What is worse than that though is Senior Leaders who, panicking under the strain of constant OFSTED changes inflict huge burdens on teachers to produce personal assessment for every pupil. They provide Target Tracking booklets, insist they have to be completed every two weeks with, effort grades, attainment grades, and written comments for WWW (What Went Well) and EBI (Even Better If.) If I teach six classes of 25 pupils a week in Secondary that’s 150 pupils. Even at a modest 5 minutes per pupil (that’s rushing it) that amounts to twelve and half hours extra work just to complete the Tracking Booklet!! It’s the same at Primary because they swop different classes for different subjects so it’s probably even longer.

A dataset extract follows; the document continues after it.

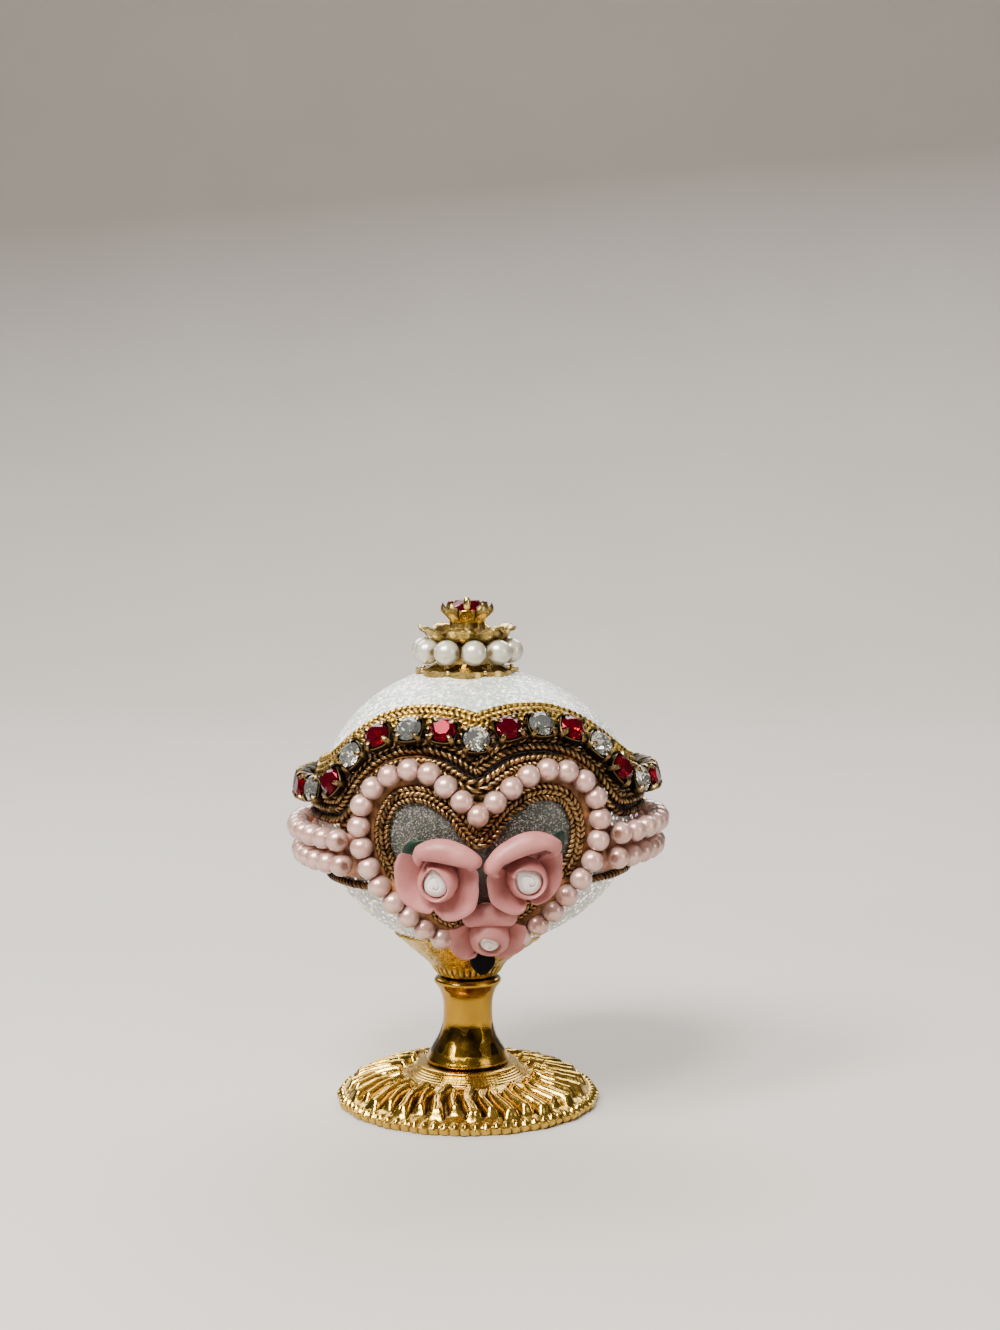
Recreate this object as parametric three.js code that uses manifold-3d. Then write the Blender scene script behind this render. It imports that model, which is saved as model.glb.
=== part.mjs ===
// An egg-shaped trinket box: a real egg shell laid on its side on a gilt pedestal, cut into
// a base and a lift-off lid, and trimmed with cord, strung pearls, a rhinestone chain,
// three porcelain roses inside a pearl heart, and a small pearl crown on the lid.
// Millimetres, +Z up. The origin is the middle of the foot's underside, on the stem's axis.
// The heart faces -Y, and azimuths turn from it towards +X.

import * as THREE from 'three';
import { mergeVertices } from 'three/addons/utils/BufferGeometryUtils.js';
import Module from 'manifold-3d';

const wasm = await Module();
wasm.setup();

// The egg: a blunt end at -X, a longer end at +X. The trims turn about the line x = FRONT_X.
const EGG = { middle: 33.9, round: 16.1, bluntEnd: 17.0, longEnd: 19.4, wall: 1.0 };
const FRONT_X = 1.2;
const LID_GAP = 0.2;
const TOUCH = 0.12;

// The opening, the chain and the braid ride up over the heart: height at each azimuth.
// Each ring tips a little, higher at the right, by `tip` at each side, and all of them lean
// to the right: their rises are up to LEAN degrees further round than they are at the left.
const LEAN = 3.3;
const OPENING = {
  tip: 0.35,
  stops: [[0, 39.2], [7, 40.15], [14, 41.05], [22, 41.4], [29, 41.35], [36, 40.95], [42, 40.1],
    [47, 38.85], [51, 37.2], [54.5, 35.6], [58.5, 34.8], [64, 34.6], [180, 34.6]],
};
const CHAIN_LINE = {
  tip: 0.45,
  stops: [[0, 43.15], [7, 43.7], [14, 44.15], [21, 44.3], [28, 44.25], [35, 44.05], [41.5, 43.5],
    [47, 42.55], [52.5, 40.9], [57, 38.7], [62, 37.7], [70, 37.45], [82, 37.2], [180, 37.1]],
};
const BRAID_LINE = {
  tip: 0.2,
  stops: [[0, 44.4], [7, 44.8], [14, 45.1], [24, 45.3], [34, 45.25], [42, 44.95], [49, 44.35],
    [56, 43.3], [62, 41.9], [68, 40.4], [76, 39.1], [90, 38.4], [180, 38.2]],
};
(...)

What on earth is happening? This is a monumental burden to place on teachers and it’s both unfair and unnecessary. Assessment is not a judgement passed from Teacher to Pupil. Assessment is a process of self-awareness. It should be a classroom activity, it should be light and streamlined, positive and inspiring. I should create an environment where pupils can realise what they have learned, what progress they have made and what they need to do to get better. Self-assessment, peer assessment, small group assessment activities, teacher tutorials, verbal, formative, instructional but NEVER a pointless teacher burden of writing endless comments on a tracking sheet.
Besides which, why aren’t schools using those shiny iPads to make assessment easier? You can do most assessment on a smart phone these days, record yr voice, speak type etc. and email it to the pupil.